Au terme de ce livre foisonnant, où l’on reconnaît l’influence de la philosophie de Bruno Latour, nous sommes invités ” à concevoir la démocratie non comme l’histoire d’une idée ou l’apparition d’un mouvement social, mais comme un assemblage de machines “. C’est en effet à la fois le mérite et la limite du propos qui s’y déploie. Car bien que Mitchell se défende de jamais sombrer dans un déterminisme technique, on déplore que, la tête toute aux flux énergétiques, il laisse de côté la circulation de l’information et des journaux, le poids des idéologies, les progrès de l’alphabétisation…, en un mot, la force des idées.

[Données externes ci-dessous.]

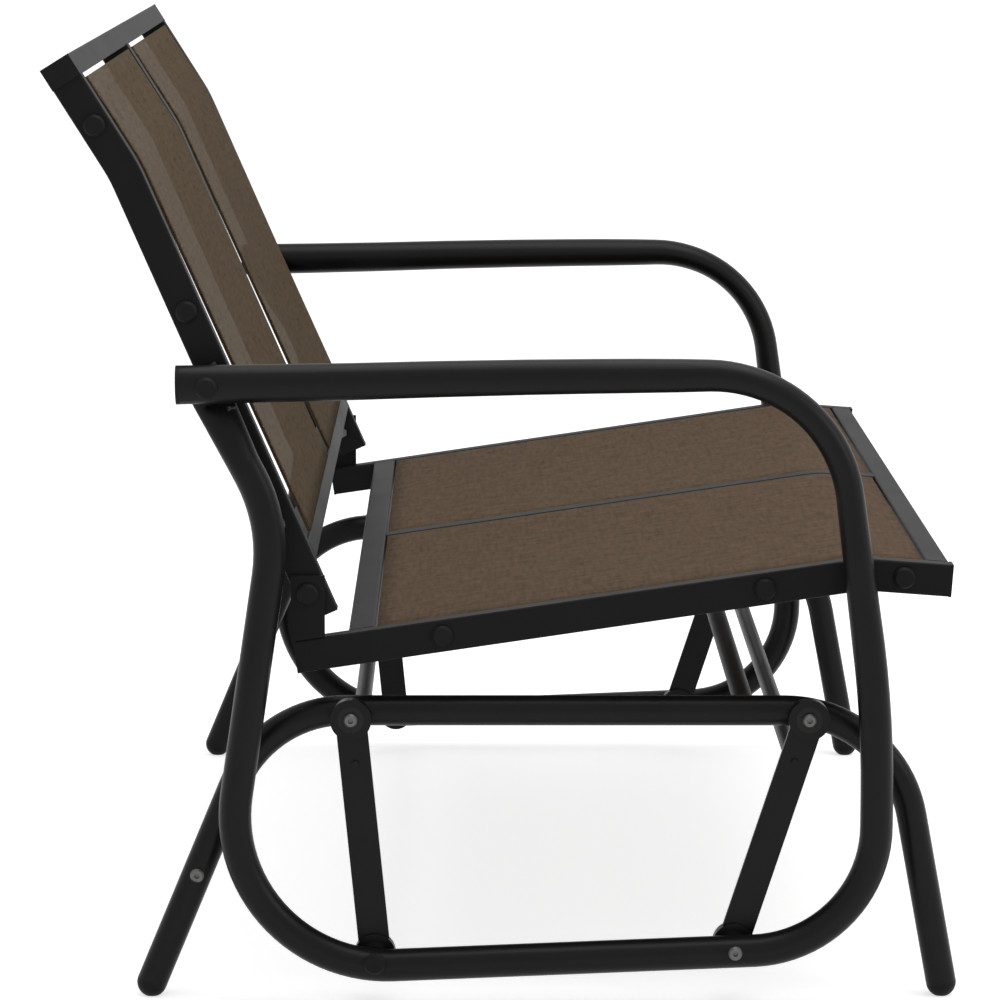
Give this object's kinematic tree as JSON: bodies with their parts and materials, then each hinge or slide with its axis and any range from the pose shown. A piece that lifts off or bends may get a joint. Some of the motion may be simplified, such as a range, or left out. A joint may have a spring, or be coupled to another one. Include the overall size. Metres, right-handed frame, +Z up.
{
  "type": "glider bench",
  "caption": "Outdoor glider bench with round tubular arm loops hung by swing links from a tubular base, and slung fabric seat and back panels in a rail frame.",
  "frame": {"origin": "on the floor under the middle of the bench, at the bottom centre of its overall box", "axes": "+X runs across the seat to the sitter's left, the bench faces -Y, +Z is up"},
  "size_m": [1.202, 0.8413, 0.875],
  "materials": {
    "black_plastic": "fine matt",
    "frame_metal": "matt dark brown-black powder coat",
    "hidden_steel": "zinc-plated",
    "nylon": "plain nylon",
    "rail_metal": "matt dark brown-black powder coat",
    "silver_bolt": "zinc-plated",
    "sling_fabric": "woven coated polyester mesh",
    "tie_tube_metal": "satin grey paint"
  },
  "bodies": {
    "base": {"base_cross_tube": "frame_metal", "base_side_left": "frame_metal", "base_side_right": "frame_metal", "foot_plugs": "black_plastic", "leg_bolts": "silver_bolt", "leg_nuts": "hidden_steel", "upper_pivot_bolts": "silver_bolt", "upper_pivot_nuts": "hidden_steel", "upper_pivot_washers": "nylon"},
    "front_arms": {"front_link_bushes": "nylon", "front_link_left": "frame_metal", "front_link_right": "frame_metal", "front_link_screws": "hidden_steel", "front_link_tube": "tie_tube_metal"},
    "rear_arms": {"rear_link_bushes": "nylon", "rear_link_left": "frame_metal", "rear_link_right": "frame_metal", "rear_link_screws": "hidden_steel", "rear_link_tube": "tie_tube_metal"},
    "glider": {"arm_end_caps": "black_plastic", "back_bottom_rail": "rail_metal", "back_mid_rail": "rail_metal", "back_side_left": "rail_metal", "back_side_right": "rail_metal", "back_sling_clips": "rail_metal", "back_sling_left": "sling_fabric", "back_sling_right": "sling_fabric", "back_sling_strips": "rail_metal", "back_top_rail": "rail_metal", "bolt_caps": "black_plastic", "cap_bolts": "hidden_steel", "cap_nuts": "hidden_steel", "frame_bolts": "hidden_steel", "frame_spacers": "silver_bolt", "loop_left": "frame_metal", "loop_right": "frame_metal", "lower_pivot_bolts": "silver_bolt", "lower_pivot_caps": "black_plastic", "lower_pivot_nuts": "hidden_steel", "lower_pivot_washers": "nylon", "middle_rail_bolts": "hidden_steel", "rail_end_plugs": "black_plastic", "seat_front_rail": "rail_metal", "seat_mid_rail": "rail_metal", "seat_post_left": "rail_metal", "seat_post_right": "rail_metal", "seat_rear_rail": "rail_metal", "seat_side_left": "rail_metal", "seat_side_right": "rail_metal", "seat_sling_clips": "rail_metal", "seat_sling_left": "sling_fabric", "seat_sling_right": "sling_fabric", "seat_sling_strips": "rail_metal"}
  },
  "joints": [
    {"name": "front_arm_swing", "type": "hinge", "parent": "base", "child": "front_arms", "pos_m": [0, -0.2806, 0.265], "axis": [1, 0, 0], "range_deg": [-8, 8]},
    {"name": "rear_arm_swing", "type": "hinge", "parent": "base", "child": "rear_arms", "pos_m": [0, 0.1406, 0.265], "axis": [1, 0, 0], "range_deg": [-8, 8]},
    {"name": "glider_swing", "type": "hinge", "parent": "front_arms", "child": "glider", "pos_m": [0, -0.21212, 0.05488], "axis": [1, 0, 0], "range_deg": [-10.5, 10.5]}
  ],
  "couplings": [
    {"joint": "rear_arm_swing", "follows": "front_arm_swing", "ratio": 0.9436},
    {"joint": "glider_swing", "follows": "front_arm_swing", "ratio": -1.2718}
  ]
}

Malgré cela, en montrant comment l’abondance du pétrole a permis aux experts de construire une économie délivrée de toute limite, la réflexion de Mitchell débouche sur une série de questions passionnantes. L’épuisement des réserves fossiles peut-il se révéler une opportunité pour un monde plus démocratique ? Admettre que la politique émerge des configurations techniques n’implique pas que l’avenir soit tracé, mais de savoir avec quelles forces, ” humaines et non humaines “, nous voulons faire alliance, prend-il soin de rappeler en conclusion. Face au caractère implacable des ” machines “, parions en effet sur la possibilité de construire des représentations alternatives et de choisir entre plusieurs formes de devenirs politiques.
par Julie Clarini
Carbon Democracy. Le pouvoir politique à l’ère du pétrole, de Timothy Mitchell, traduit de l’anglais par Christophe Jaquet, La Découverte, ” Cahiers libres “, 280 p., 24,50 €. En librairie le 29 août.